### Problem requirements
Tally every line featuring "down", then give that tally alone.

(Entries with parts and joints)
»»

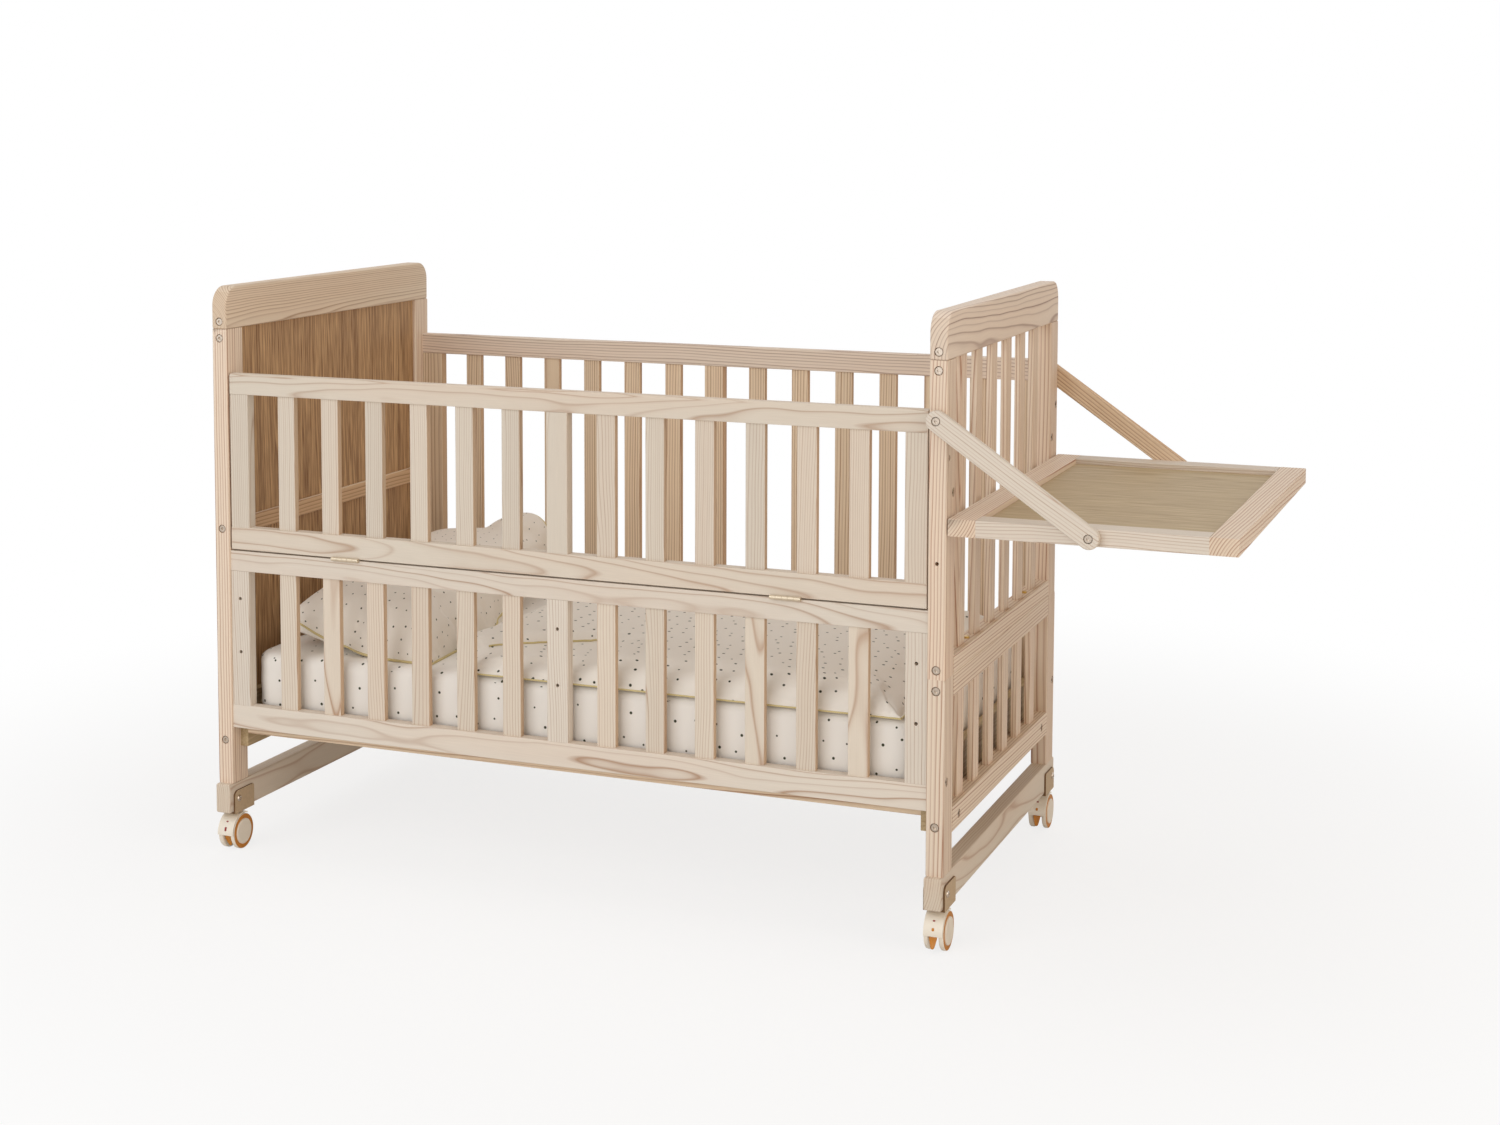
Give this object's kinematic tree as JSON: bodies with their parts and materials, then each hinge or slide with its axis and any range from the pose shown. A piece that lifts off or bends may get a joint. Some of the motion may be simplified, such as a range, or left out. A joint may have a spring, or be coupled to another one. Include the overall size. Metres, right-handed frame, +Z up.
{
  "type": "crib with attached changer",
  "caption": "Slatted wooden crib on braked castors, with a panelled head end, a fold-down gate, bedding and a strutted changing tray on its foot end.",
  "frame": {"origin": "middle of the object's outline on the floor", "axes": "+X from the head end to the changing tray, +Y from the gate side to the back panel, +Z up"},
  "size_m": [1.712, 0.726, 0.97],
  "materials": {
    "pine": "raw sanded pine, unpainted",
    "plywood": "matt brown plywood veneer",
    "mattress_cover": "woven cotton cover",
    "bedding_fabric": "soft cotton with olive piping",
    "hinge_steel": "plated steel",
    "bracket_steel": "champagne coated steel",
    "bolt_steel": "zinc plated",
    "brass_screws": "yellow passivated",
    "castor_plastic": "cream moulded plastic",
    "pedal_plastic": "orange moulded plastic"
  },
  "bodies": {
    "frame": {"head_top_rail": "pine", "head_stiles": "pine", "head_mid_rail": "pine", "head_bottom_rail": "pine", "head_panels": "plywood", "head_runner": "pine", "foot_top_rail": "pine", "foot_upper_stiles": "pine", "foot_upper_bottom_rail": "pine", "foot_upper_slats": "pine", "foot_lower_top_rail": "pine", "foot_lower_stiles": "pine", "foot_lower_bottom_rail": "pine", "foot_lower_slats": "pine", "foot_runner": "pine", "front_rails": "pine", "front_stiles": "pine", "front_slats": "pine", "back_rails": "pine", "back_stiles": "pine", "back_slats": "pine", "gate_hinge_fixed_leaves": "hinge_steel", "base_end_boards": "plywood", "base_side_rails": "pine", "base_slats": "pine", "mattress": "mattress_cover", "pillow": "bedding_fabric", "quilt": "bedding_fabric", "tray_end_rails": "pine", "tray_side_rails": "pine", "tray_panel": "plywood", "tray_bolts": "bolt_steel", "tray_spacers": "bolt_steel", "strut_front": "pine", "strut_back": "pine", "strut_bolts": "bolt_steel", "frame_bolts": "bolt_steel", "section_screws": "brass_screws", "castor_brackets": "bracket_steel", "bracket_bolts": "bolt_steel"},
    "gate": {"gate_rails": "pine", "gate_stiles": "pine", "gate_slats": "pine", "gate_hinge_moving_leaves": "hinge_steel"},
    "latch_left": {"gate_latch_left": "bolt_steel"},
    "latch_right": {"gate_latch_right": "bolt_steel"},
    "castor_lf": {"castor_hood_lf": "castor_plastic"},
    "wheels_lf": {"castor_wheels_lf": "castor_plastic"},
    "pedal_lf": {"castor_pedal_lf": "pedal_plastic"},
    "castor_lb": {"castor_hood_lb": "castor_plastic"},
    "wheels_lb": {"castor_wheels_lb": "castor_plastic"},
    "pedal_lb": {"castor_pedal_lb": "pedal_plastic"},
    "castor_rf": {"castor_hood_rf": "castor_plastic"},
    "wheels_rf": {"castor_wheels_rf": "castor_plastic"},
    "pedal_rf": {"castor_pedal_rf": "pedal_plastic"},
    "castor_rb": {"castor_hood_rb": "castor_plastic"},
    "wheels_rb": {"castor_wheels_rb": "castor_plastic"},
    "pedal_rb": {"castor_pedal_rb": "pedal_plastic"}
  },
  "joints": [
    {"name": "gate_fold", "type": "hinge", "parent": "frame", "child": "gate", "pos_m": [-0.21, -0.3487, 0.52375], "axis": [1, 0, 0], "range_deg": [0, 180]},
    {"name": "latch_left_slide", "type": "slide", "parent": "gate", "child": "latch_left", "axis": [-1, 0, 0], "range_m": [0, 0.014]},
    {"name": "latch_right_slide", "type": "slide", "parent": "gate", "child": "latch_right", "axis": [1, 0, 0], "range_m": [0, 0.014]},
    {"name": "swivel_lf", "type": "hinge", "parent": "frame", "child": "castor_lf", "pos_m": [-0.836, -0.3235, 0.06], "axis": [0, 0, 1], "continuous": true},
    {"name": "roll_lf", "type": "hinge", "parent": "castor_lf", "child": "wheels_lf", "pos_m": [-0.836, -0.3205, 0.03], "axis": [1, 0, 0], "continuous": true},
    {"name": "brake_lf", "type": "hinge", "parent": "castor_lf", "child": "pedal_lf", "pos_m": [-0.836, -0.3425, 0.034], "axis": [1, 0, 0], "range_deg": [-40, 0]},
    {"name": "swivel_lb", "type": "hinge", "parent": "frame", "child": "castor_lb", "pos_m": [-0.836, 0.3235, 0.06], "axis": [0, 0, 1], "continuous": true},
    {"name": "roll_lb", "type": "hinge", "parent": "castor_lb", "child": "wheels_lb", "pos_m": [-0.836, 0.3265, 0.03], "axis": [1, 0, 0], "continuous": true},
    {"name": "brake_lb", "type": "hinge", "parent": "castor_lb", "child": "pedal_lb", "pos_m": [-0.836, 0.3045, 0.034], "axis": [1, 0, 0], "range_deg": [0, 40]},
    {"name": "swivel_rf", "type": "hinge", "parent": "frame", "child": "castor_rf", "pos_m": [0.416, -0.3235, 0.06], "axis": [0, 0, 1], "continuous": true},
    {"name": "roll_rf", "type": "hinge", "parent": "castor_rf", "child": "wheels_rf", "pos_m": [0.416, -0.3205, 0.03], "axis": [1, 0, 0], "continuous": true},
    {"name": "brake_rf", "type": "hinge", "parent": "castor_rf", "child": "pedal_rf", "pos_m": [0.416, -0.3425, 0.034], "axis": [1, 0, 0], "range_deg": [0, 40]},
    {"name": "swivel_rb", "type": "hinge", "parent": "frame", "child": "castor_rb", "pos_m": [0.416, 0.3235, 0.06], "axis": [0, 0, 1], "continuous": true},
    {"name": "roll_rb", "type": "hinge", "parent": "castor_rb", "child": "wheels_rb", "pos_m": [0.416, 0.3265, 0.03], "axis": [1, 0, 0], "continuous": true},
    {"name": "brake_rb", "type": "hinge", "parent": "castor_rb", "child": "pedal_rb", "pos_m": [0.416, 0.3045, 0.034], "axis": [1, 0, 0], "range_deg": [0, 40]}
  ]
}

««
»»

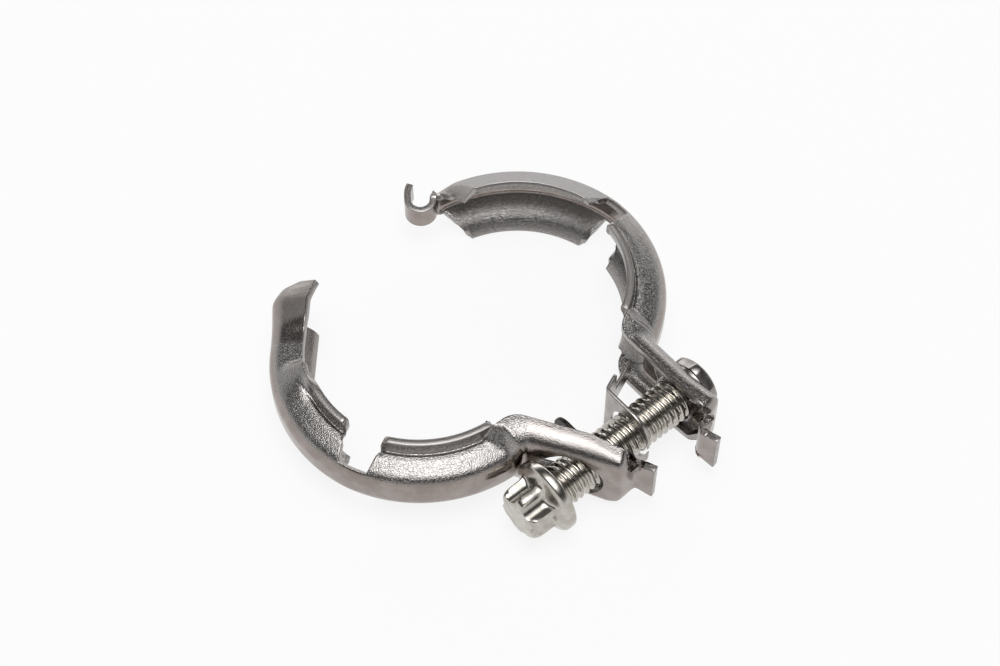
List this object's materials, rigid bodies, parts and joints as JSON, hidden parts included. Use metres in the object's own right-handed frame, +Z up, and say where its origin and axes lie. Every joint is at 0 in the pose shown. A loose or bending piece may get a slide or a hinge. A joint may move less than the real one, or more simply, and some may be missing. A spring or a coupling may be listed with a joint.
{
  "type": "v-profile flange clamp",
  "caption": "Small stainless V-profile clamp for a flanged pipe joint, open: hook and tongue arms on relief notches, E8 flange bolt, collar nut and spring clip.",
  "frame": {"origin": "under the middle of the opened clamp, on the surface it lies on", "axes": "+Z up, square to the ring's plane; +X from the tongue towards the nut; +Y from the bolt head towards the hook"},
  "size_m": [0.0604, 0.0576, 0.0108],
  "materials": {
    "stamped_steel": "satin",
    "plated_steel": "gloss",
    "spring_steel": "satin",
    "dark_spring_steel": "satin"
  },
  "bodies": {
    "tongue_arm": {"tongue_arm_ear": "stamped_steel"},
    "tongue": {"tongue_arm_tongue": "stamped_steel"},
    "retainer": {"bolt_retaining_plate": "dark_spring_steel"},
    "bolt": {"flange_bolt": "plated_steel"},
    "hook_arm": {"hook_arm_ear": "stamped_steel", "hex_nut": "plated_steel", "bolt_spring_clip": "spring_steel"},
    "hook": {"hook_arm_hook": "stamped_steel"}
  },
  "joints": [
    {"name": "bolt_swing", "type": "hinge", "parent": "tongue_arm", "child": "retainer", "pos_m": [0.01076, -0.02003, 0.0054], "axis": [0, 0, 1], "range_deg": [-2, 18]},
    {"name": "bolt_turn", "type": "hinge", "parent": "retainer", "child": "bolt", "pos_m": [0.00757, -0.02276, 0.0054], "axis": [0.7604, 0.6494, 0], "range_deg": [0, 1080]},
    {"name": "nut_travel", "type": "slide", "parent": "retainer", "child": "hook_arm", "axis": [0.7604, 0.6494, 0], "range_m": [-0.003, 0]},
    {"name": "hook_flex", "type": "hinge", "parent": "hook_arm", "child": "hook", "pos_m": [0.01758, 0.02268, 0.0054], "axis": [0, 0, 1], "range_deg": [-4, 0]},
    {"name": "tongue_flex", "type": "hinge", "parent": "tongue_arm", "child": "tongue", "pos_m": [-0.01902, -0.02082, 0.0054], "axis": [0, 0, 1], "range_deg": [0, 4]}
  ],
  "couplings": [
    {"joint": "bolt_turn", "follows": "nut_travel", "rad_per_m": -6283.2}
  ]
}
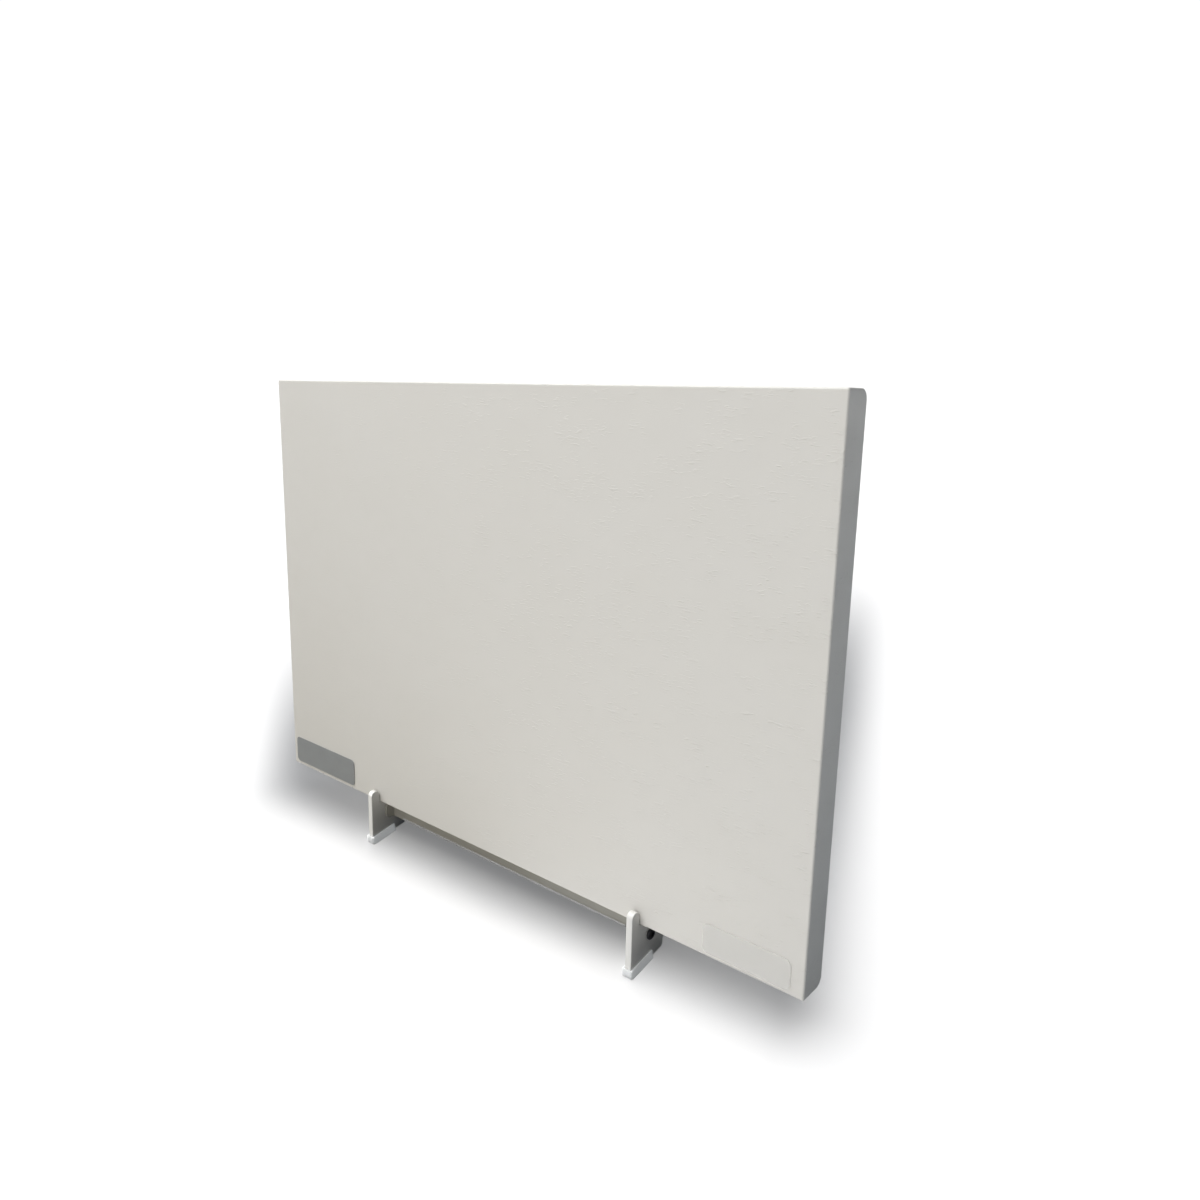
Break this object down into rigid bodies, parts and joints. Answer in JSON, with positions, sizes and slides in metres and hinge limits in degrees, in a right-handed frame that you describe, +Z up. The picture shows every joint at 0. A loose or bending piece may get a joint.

««

### Reply
2